*Task objective:* Return, unaltered, every line from the beginning of the material below up to and including the one with "# body's top, whose".

*Data extract:*
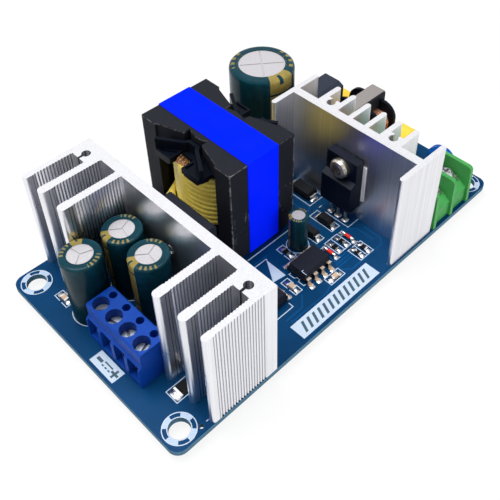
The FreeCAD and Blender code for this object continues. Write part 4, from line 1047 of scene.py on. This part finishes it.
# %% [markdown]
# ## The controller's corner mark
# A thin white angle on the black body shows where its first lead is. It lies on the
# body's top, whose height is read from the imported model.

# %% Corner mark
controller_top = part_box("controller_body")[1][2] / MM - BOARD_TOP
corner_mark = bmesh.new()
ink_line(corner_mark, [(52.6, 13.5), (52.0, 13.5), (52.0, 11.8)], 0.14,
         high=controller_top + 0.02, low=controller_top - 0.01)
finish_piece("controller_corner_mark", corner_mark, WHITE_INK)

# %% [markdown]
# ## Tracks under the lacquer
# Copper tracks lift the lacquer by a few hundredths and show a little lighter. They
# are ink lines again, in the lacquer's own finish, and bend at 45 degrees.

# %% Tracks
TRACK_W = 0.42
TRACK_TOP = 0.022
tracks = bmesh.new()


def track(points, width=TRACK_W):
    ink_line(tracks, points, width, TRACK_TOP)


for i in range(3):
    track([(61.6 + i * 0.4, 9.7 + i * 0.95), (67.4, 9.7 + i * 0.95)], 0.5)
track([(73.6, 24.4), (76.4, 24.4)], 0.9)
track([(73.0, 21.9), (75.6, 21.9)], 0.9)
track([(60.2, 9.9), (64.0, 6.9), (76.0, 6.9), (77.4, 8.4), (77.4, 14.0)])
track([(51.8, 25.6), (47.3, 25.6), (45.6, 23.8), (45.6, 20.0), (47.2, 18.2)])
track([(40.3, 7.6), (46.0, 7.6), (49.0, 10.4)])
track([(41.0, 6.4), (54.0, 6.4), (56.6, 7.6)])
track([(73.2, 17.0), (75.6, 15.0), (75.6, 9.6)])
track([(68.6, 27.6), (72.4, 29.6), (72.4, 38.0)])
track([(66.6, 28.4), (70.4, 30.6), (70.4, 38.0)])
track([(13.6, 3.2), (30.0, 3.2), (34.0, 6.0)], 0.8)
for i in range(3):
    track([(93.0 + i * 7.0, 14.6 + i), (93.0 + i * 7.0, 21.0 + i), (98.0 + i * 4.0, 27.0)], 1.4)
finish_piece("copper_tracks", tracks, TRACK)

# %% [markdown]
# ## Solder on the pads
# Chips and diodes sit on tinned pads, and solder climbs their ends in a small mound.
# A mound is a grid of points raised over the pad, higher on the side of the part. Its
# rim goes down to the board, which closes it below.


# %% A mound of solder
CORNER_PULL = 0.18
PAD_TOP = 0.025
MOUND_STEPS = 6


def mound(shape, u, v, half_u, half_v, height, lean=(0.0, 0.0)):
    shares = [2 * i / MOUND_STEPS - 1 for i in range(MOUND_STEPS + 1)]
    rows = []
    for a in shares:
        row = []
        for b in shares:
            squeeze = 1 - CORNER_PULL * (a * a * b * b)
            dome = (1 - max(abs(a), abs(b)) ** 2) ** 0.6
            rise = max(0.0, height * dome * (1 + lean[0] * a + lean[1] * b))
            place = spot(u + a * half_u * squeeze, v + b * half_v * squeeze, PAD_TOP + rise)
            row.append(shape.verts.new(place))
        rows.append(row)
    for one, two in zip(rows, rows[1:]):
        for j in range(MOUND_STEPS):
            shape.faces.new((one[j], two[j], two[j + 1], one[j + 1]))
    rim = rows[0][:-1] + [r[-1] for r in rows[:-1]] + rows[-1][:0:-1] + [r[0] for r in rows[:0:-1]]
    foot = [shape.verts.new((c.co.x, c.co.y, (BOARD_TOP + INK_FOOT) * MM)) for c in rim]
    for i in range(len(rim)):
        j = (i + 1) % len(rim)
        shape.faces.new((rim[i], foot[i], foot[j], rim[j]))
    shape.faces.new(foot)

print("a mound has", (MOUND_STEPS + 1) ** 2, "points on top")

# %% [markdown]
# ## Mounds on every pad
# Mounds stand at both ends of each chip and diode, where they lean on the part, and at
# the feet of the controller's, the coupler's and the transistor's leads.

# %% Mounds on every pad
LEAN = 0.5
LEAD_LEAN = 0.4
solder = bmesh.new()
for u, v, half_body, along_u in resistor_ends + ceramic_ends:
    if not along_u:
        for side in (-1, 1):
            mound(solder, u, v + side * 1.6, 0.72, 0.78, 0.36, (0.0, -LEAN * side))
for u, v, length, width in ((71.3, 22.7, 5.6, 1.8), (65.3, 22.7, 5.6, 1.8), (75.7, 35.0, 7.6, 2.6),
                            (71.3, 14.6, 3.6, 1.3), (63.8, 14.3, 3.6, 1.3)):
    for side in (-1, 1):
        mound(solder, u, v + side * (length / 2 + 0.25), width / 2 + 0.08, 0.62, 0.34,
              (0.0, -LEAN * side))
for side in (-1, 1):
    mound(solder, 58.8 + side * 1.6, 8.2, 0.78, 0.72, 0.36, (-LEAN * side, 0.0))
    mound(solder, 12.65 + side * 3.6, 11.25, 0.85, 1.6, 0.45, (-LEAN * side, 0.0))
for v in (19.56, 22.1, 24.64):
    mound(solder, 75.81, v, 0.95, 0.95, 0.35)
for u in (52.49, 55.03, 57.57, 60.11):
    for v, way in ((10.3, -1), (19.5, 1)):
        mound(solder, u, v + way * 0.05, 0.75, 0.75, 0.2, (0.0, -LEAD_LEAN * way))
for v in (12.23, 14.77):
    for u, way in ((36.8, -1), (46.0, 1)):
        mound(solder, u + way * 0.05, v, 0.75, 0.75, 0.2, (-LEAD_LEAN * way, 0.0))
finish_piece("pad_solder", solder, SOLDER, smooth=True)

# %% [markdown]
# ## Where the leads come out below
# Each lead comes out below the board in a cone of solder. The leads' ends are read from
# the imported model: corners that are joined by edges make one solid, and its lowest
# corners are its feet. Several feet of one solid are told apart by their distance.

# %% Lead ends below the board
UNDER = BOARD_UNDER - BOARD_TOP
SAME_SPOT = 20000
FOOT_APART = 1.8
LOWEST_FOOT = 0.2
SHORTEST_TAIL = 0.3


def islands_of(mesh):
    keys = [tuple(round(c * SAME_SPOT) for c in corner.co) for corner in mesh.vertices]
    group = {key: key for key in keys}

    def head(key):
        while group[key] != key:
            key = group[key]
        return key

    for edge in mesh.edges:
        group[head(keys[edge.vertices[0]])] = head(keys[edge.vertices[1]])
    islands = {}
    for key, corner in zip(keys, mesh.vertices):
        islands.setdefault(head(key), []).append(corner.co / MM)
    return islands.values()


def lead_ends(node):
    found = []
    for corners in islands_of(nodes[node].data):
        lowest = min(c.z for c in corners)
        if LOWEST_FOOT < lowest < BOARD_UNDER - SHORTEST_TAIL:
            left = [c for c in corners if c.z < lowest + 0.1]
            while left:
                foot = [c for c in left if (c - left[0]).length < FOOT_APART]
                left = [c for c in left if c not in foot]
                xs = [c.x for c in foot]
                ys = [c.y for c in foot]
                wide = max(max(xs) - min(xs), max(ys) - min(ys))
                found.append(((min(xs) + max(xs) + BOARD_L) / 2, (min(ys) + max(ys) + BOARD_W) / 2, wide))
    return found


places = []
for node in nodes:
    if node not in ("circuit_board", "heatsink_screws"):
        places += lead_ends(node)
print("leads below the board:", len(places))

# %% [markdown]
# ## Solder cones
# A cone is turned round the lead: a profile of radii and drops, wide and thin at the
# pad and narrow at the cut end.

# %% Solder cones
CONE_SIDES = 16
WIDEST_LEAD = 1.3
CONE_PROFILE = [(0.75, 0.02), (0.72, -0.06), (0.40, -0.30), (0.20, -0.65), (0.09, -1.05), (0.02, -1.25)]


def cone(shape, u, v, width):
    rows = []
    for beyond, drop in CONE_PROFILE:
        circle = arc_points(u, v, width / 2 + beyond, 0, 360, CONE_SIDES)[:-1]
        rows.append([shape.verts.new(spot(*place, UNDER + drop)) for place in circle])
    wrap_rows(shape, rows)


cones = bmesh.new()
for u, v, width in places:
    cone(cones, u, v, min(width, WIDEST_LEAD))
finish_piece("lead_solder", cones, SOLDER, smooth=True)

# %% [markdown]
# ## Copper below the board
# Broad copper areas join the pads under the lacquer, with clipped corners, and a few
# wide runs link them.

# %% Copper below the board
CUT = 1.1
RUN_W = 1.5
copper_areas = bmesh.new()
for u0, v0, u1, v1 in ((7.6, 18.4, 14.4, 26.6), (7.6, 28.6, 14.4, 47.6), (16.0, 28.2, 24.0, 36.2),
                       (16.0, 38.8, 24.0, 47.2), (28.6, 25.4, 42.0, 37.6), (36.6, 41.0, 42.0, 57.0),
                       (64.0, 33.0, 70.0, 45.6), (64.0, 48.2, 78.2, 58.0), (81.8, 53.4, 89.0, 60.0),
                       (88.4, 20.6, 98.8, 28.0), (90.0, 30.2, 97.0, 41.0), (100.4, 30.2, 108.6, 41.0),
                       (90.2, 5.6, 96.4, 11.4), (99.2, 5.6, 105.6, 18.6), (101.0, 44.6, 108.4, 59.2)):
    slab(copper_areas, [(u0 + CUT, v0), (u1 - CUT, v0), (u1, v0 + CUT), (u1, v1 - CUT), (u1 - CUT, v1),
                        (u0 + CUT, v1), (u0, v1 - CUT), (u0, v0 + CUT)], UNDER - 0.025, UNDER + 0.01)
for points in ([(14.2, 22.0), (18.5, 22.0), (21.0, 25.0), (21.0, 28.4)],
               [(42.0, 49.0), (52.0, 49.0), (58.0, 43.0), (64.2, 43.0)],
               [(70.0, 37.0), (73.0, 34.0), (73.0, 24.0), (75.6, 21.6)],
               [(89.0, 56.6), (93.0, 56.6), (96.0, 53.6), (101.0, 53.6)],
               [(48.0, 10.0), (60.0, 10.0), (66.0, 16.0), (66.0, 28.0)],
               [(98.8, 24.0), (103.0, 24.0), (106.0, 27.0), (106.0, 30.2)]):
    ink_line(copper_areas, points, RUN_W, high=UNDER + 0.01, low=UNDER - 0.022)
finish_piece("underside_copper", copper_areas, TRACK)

*Solved problem:*
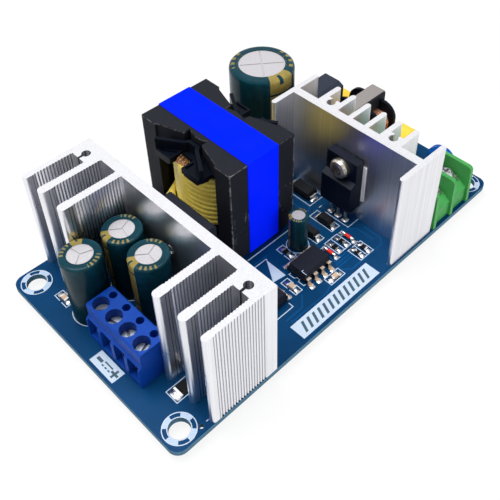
The FreeCAD and Blender code for this object continues. Write part 4, from line 1047 of scene.py on. This part finishes it.
# %% [markdown]
# ## The controller's corner mark
# A thin white angle on the black body shows where its first lead is. It lies on the
# body's top, whose height is read from the imported model.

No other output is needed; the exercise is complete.